In fact, that’s exactly what Adebolajo did at 1:15 of the graphic video below.
“But we are forced by the Qur’an, in Sura At-Tawba, through many ayah in the Qu’ran, we must fight them as they fight us,” he says.
Yet Media Matters cites Malkin’s comments as an example of Fox’s “Islamophobia.”
Following the Boston bombing last month, not even the discovery jihadist propaganda on Tamerlan Tsarnaev’s YouTube channel and other social media platforms was enough to convince some media liberals that the he and his brother Dzhokhar were motivated by religion. Instead they chose to look for other more secular explanations such as Chechen nationalism or disillusionment with U.S. foreign policy.
Hours after Tamerlan and Dzhokhar Tsarnaev’s names became public, The Atlantic‘s Megan Garber penned a column titled “The Boston Bombers Were Muslim: So?” in which she suggested pinning the Muslim label on them reduced them to being “caricatures” and “whitewashed” their humanity.
Had the bombers been white right-wing extremists like Timothy McVeigh chances are that Garber would not have called for tolerance and suggested using a label made them into “caricatures” or demeaned them.
Not to be outdone, Media Matters’ Eric Boehlert charged that Fox News was engaged in a “war on Islam,” a conspiratorial, delusionary and incendiary narrative that Canadian intelligence says is the leading cause of radicalization among young Muslims.
Boehlert has consistently ignored the treatment of women as second-class citizens and the imposition of the death penalty on homosexuals in Muslim countries such as Saudi Arabia, Sudan, Afghanistan and Iran.
He has also routinely uncritically echoed the radical Islamist narrative pushed by the Council on American-Islamic Relations (CAIR), the Muslim Public Affairs Council (MPAC) and other groups. In turn, they have frequently cited his work in their own defense.
The Media Matters senior fellow has defended Islamic extremists such as Sami Al-Arian, a Florida professor who pleaded guilty in 2006 of aiding the Palestinian Islamic Jihad terrorist group, accusing his detractors of “sloppy journalism” and of having a “pervasive anti-Arab bias.”
Boehlert also defended Islamic charities in a March 22 blog written after a biography about Fox CEO Roger Ailes showed that Ailes compared the charities to terrorist organizations. In fact, numerous Muslim charities have been shut down and prosecuted due to their support for terrorist groups. The Holy Land Foundation had been the largest Muslim charity in the United States before being convicted of routing more than $12 million to Hamas.
According to a Foreign Policy magazine article published in February, the involvement of Islamic charities in terrorist fundraising continues.
Boehlert refuses to use the term Islam and terrorism in the same sentence. Yet he had no such qualms about using the terms “right-wing” and “terrorist” in the same sentence following the Boston bombing to falsely describe Fox News’s supposed inattention to white supremacist violence during an April 29 interview on Current TV.
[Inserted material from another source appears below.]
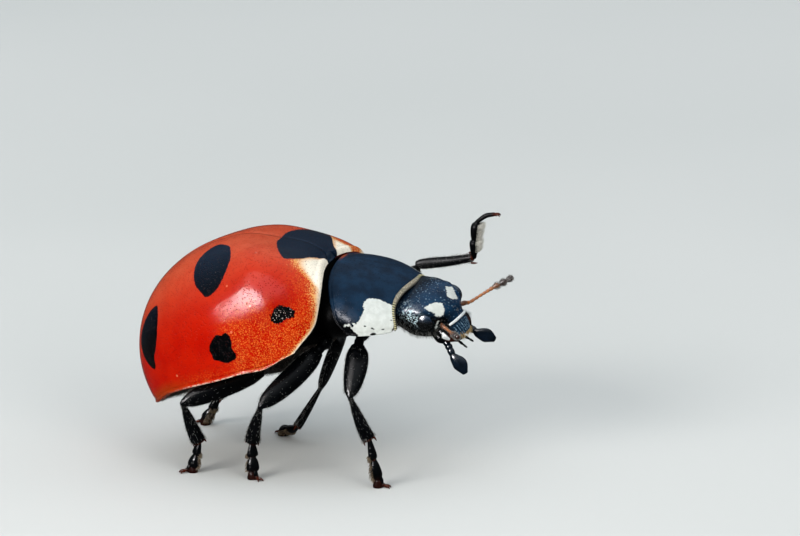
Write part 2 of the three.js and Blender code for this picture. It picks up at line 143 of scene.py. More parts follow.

“When a right-wing nut, an extremist goes on shooting rampages, the response is how do they possibly stop a lunatic?” Boehlert said. “When a Muslim is accused of an act of terror, Fox News definitely knows how to stop the lunatic, and they are definitely interested in assigning political blame.”
This came six days after reports indicated that Dzhokhar Tsarnaev told his interrogators that he and his brother, as NBC reported, “were motivated by a desire to defend Islam because of ‘the U.S. wars in Iraq and Afghanistan.’”
That has since been reinforced by reports about Dzhokhar’s note, scrawled inside the boat he was captured in on the night of April 19. “When you attack one Muslim, you attack all Muslims,” he wrote.
Boehlert has yet to acknowledge a religious motivation for the Boston bombings.